## WORK TO BE COMPLETED
Check each line of the material. Copy those containing "render".

## RECORDS SUPPLIED

start

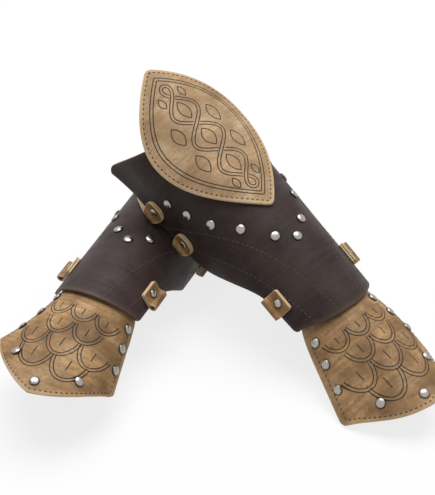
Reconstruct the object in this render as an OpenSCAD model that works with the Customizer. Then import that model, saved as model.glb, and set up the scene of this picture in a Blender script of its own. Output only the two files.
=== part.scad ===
// A pair of leather bracers, laid down as they are shown for sale.
// The lower one stands on the table on its lacing edges, and the upper one lies across its back
// with a corner of its hand plate on the table.
// Millimetres, +Z up, the table at Z = 0.
// Each bracer is drawn in its own frame: X runs from the elbow to the hand along the middle of the
// curve that the forearm shell follows, Z points out through the back of the arm, and both flanks
// are alike. The upper shell has sprung open, so that its flanks hang straight below the X axis.
// The lower shell is rolled tighter, and stays round all the way to its lacing edges.

/* [Forearm shells] */
// Length of a shell along the back of the arm, from elbow edge to wrist edge
shell_len = 218; // [208:1:226]
// Outer radius of the upper shell's curve at the elbow edge
front_elbow_r = 57.5; // [56:0.5:59]
// Outer radius of the upper shell's curve at the wrist edge
front_wrist_r = 50; // [48.5:0.5:51.5]
// Depth of the upper shell's lacing edges under its axis along the elbow half
front_low = 24; // [22:0.5:27]
// Height of the upper shell's lacing edges over its axis along the wrist
front_high = 18; // [16:0.5:20]
// Outer radius of the lower shell's curve at the elbow edge
rear_elbow_r = 48.5; // [47.5:0.5:50]
// Outer radius of the lower shell's curve at the wrist edge
rear_wrist_r = 46; // [45:0.5:47]
// Depth of the lower shell's lacing edges under its axis along the elbow half
rear_low = 33.5; // [31:0.5:36]
// Height of the lower shell's lacing edges over its axis along the wrist
rear_high = 15; // [13:0.5:18]
// Thickness of the shells' leather
shell_t = 3; // [2.5:0.1:3.2]
// How far the elbow corners reach past the middle of the elbow edge
elbow_scoop = 32; // [26:1:36]
// How far the middle of the wrist edge bows out past its corners
wrist_bow = 13; // [9:1:19]
// Where the lacing edges start to draw in
waist_from = 83; // [77:1:88]
// Where the lacing edges stop drawing in
waist_to = 169; // [162:1:174]
// Radius of a shell's rounded corners at the elbow
corner_r = 8; // [5:0.5:9]
// Radius of a shell's rounded corners at the wrist
wrist_corner_r = 4; // [3:0.5:6]

/* [Elbow plates] */
// Length of the leaf-shaped elbow plate, tip to tip
leaf_len = 169; // [158:1:176]
// Greatest width of the elbow plate, straight across
leaf_w = 110; // [102:1:113]
// How far the elbow plate's lower tip reaches down the shell
leaf_tip = 102; // [96:0.5:104]
// Share of the leaf's length from its widest place to its lower tip
leaf_belly = 0.555; // [0.52:0.005:0.59]
// Outer radius of the elbow plate's curve at the shell's elbow edge
leaf_r = 94; // [89:0.5:98]
// Angle at which the elbow plate's curve opens towards the elbow
leaf_open = 4.5; // [3.5:0.5:5.5]
// Angle by which the elbow plate leans from the shell's ridge
leaf_turn = 4; // [0:0.5:5]
// Thickness of the elbow plate's leather
leaf_t = 3; // [2.4:0.1:3.4]

/* [Hand plates] */
// Length of the hand plate past the middle of the wrist edge
hand_len = 102; // [97:1:106]
// Length of the hand plate's straight sides past the middle of the wrist edge
hand_side = 72; // [67:1:76]
// Width of the hand plate where it leaves the shell, straight across
hand_w_wrist = 78; // [75:0.5:79]
// Width of the hand plate between its end corners, straight across
hand_w_end = 109; // [106:0.5:110]
// Angle at which the upper bracer's hand plate opens out towards the hand
front_open = 11.5; // [11:0.5:13]
// Angle at which the lower bracer's hand plate opens out towards the hand
rear_open = 12.5; // [12:0.5:14]
// Angle at which the upper bracer's hand plate is bent up from the line of its back
front_lift = 11; // [8:0.5:12]
// Angle at which the lower bracer's hand plate droops from the line of its back
rear_droop = 4; // [2:0.5:6]
// Angle by which the upper bracer's hand plate is turned round the arm towards the viewer
front_turned = 12; // [8:0.5:13]
// Angle by which the lower bracer's hand plate is turned round the arm towards the viewer
rear_turned = 8; // [5:0.5:9]
// Length of the hand plate's tail under the shell
tail_len = 27; // [22:1:30]
// Thickness of the hand plate's leather
hand_t = 3; // [2.4:0.1:3.2]

/* [Rivets] */
// Diameter of a rivet's domed cap
cap_d = 9.5; // [8.5:0.5:10.5]
// Height of a rivet's domed cap
cap_h = 2.4; // [2:0.1:3]
// Diameter of the smaller caps on the lacing loops
loop_cap_d = 8; // [7:0.5:8]
// Height of the smaller caps on the lacing loops
loop_cap_h = 2; // [1.6:0.1:2.4]
// Diameter of a rivet's post
post_d = 3; // [2.6:0.1:3.4]
// Diameter of the flat foot of a rivet's post
foot_d = 8; // [7:0.5:9]
// Thickness of the flat foot of a rivet's post
foot_h = 0.8; // [0.6:0.1:1]
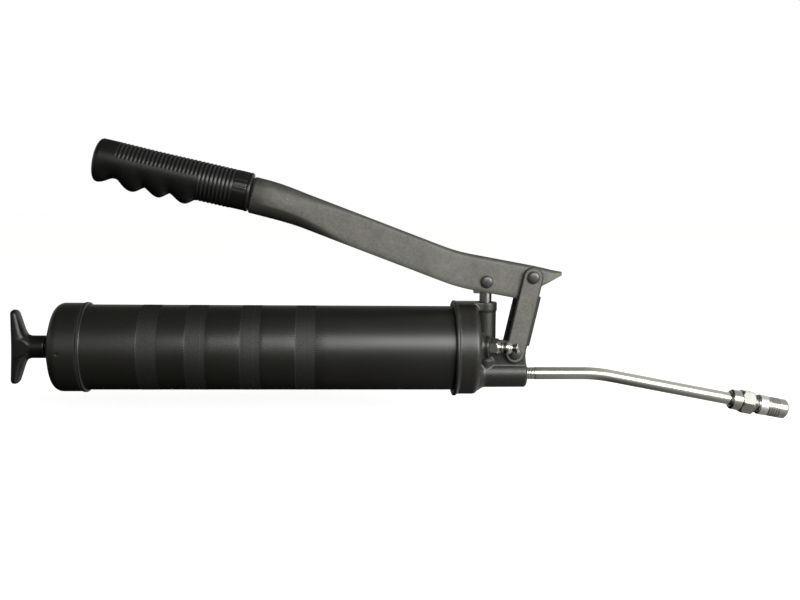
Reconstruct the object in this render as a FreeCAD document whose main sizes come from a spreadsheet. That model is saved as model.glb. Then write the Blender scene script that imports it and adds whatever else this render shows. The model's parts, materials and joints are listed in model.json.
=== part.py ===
# Lever grease gun, 400 g size. Millimetres.
# X runs along the barrel towards the pump head, Z points up to the lever, the origin is on the
# barrel's axis at the middle of its bare length.

import FreeCAD, Part

import math
import os
import re

import Sketcher

FreeCAD.Console.SetStatus("Console", "Msg", False)

SIZES = {
    # barrel and its two caps
    "barrel_radius": 28.5,
    "barrel_wall": 1.2,
    "barrel_rear": -133.0,
    "barrel_front": 136.2,
    "gasket_thick": 2.2,
    "head_bead_radius": 32.5,
    "head_bead_rear": 124.3,
    "head_bead_width": 2.2,
    "head_cap_radius": 31.3,
    "head_cap_front": 142.8,
    "head_cap_corner": 4.5,
    "rear_bead_front": -119.7,
    "rear_bead_width": 2.4,
    "rear_bead_radius": 30.1,
    "rear_cap_radius": 29.6,
    "rear_shoulder": -140.0,
    "rear_cap_end": -147.6,
    "rear_corner": 8.0,
    "rear_cap_wall": 1.7,
    "bush_radius": 7.0,
    # pump casting
    "pump_axis": 147.0,
    "pump_radius": 7.3,
    "collar_radius": 7.9,
    "collar_low": 25.7,
    "collar_top": 31.7,
    "plunger_bore": 4.26,
    "packing_radius": 6.0,
    "packing_low": 24.7,
    "packing_top": 28.7,
    "retainer_top": 31.2,
    "lug_half_width": 7.0,
    "lug_radius": 8.0,
    "lug_top": 4.9,
    "lug_foot": 4.5,
    "lug_shoulder": 5.5,
    "lug_neck": 6.4,
    "root_sink": 1.8,
    "outlet_height": -17.5,
    "outlet_radius": 9.4,
    "outlet_face": 175.3,
    "check_seat": 153.0,
    "check_bore": 3.4,
    "check_ball": 3.0,
    "pipe_start": 163.0,
    "boss_side": -16.0,
    "boss_height": 3.0,
    "boss_radius": 7.6,
    "boss_root": 141.5,
    "boss_length": 7.2,
    "boss_angle": 18.0,
    # linkage
    "pivot_across": 166.4,
    "pivot_up": -2.5,
    "link_top_across": 178.1,
    "link_top_up": 49.0,
    "link_lean": 12.8,
    "link_length": 52.81,
    "link_eye": 6.9,
    "link_inside": 7.45,
    "link_sheet": 2.5,
    "web_reach": 8.4,
    "web_top": 11.6,
    "web_foot": 45.9,
    "rivet_radius": 3.0,
    "rivet_head": 4.2,
    "rivet_head_tall": 2.0,
    "running_gap": 0.06,
    "pin_across": 146.7,
    "pin_up": 45.8,
    "plunger_radius": 4.2,
    "plunger_foot": -5.0,
    "slot_half_long": 5.25,
    "slot_half_tall": 3.8,
    "eye_half_long": 7.8,
    "eye_half_tall": 6.4,
    "eye_half_thick": 3.9,
    "eye_corner": 3.5,
    "stop_lug_length": 4.0,
    "stop_lug_drop": 1.8,
    # lever
    "lever_sheet": 2.0,
    "lever_half_deep": 12.0,
    "lever_half_wide": 9.6,
    "lever_half_slim": 7.25,
    "taper_start": 17.0,
    "taper_end": 10.0,
    "knee_rear_across": 12.0,
    "knee_rear_up": 97.0,
    "knee_front_across": 127.0,
    "knee_front_up": 54.0,
    "neck_across": -7.2,
    "neck_up": 102.21,
    "neck_length": 2.6,
    "lever_edge_round": 2.4,
    "nose_across": 198.9,
    "nose_up": 51.9,
    "nose_knee_across": 187.0,
    "nose_knee_up": 55.2,
    "wall_corner_across": 167.7,
    "wall_corner_up": 34.6,
    "tail_end": -97.0,
    "tail_half_deep": 8.7,
    "tail_half_wide": 7.5,
    # grip, along its own axis from its front face
    "grip_across": -12.4,
    "grip_up": 104.4,
    "grip_slope": 12.34,
    "grip_length": 106.0,
    "grip_radius": 13.2,
    "grip_flare": 14.3,
    "bump_pitch": 17.4,
    "bump_first": -42.7,
    "bump_drop": 8.0,
    "bump_tall": 9.2,
    "bump_long": 8.0,
    "bump_wide": 9.4,
    "pocket_depth": 89.5,
    # follower and its rod
    "rod_radius": 4.0,
    "rod_thread": 3.5,
    "rod_shoulder": 122.0,
    "rod_front": 131.0,
    "handle_rear": -171.6,
    "handle_stem": 7.7,
    "handle_half_tall": 25.0,
    "handle_half_wide": 7.0,
    "handle_deep": 11.5,
    "rod_seat": 11.0,
    "handle_waist": 8.0,
    "handle_neck": 11.5,
    "handle_tip": 5.0,
    "handle_dish": 1.2,
    "handle_round": 2.2,
    "follower_front": -80.0,
    "follower_base": -96.0,
    "follower_radius": 27.1,
    "spring_radius": 20.0,
    "spring_wire": 1.4,
    "spring_rear": -137.5,
    "spring_pitch": 3.83,
    # filler nipple, along its own axis from the boss face
    "nipple_flats": 10.5,
    "nipple_hex": 5.5,
    "nipple_head": 4.65,
    "nipple_ball": 1.9,
    # extension pipe and coupler
    "pipe_radius": 4.25,
    "pipe_bore": 2.2,
    "bend_across": 225.0,
    "bend_radius": 110.0,
    "pipe_drop": 10.7,
    "coupler_across": 318.9,
    "coupler_up": -35.25,
    "coupler_length": 41.0,
    "coupler_flats": 15.0,
    "coupler_radius": 6.9,
    "nose_radius": 6.75,
    "jaw_bore": 3.3,
}

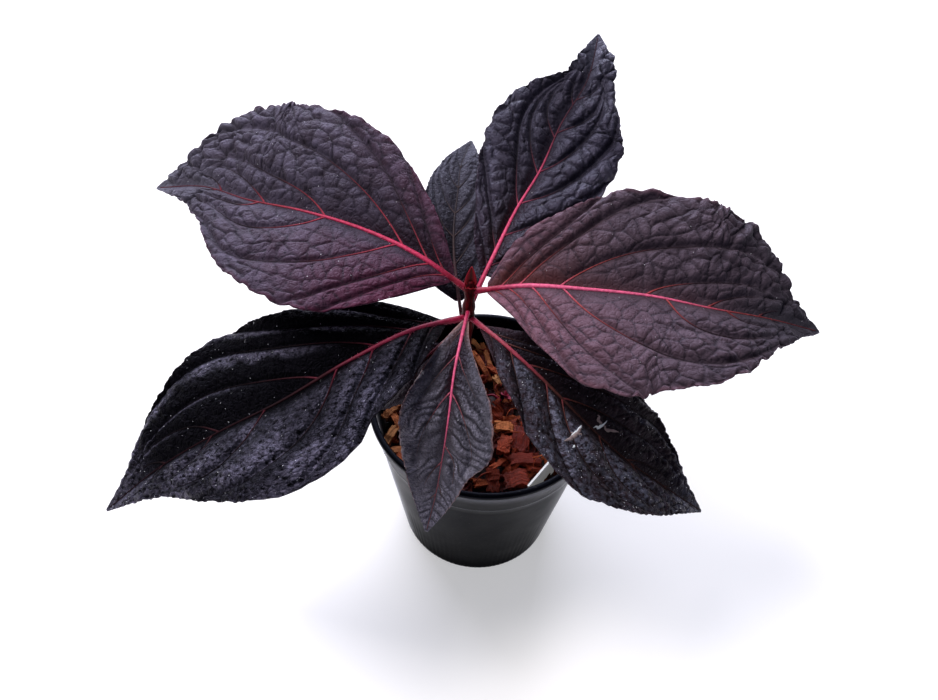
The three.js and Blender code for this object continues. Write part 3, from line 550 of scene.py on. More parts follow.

end

## TASK RESPONSE
Reconstruct the object in this render as an OpenSCAD model that works with the Customizer. Then import that model, saved as model.glb, and set up the scene of this picture in a Blender script of its own. Output only the two files.
Reconstruct the object in this render as a FreeCAD document whose main sizes come from a spreadsheet. That model is saved as model.glb. Then write the Blender scene script that imports it and adds whatever else this render shows. The model's parts, materials and joints are listed in model.json.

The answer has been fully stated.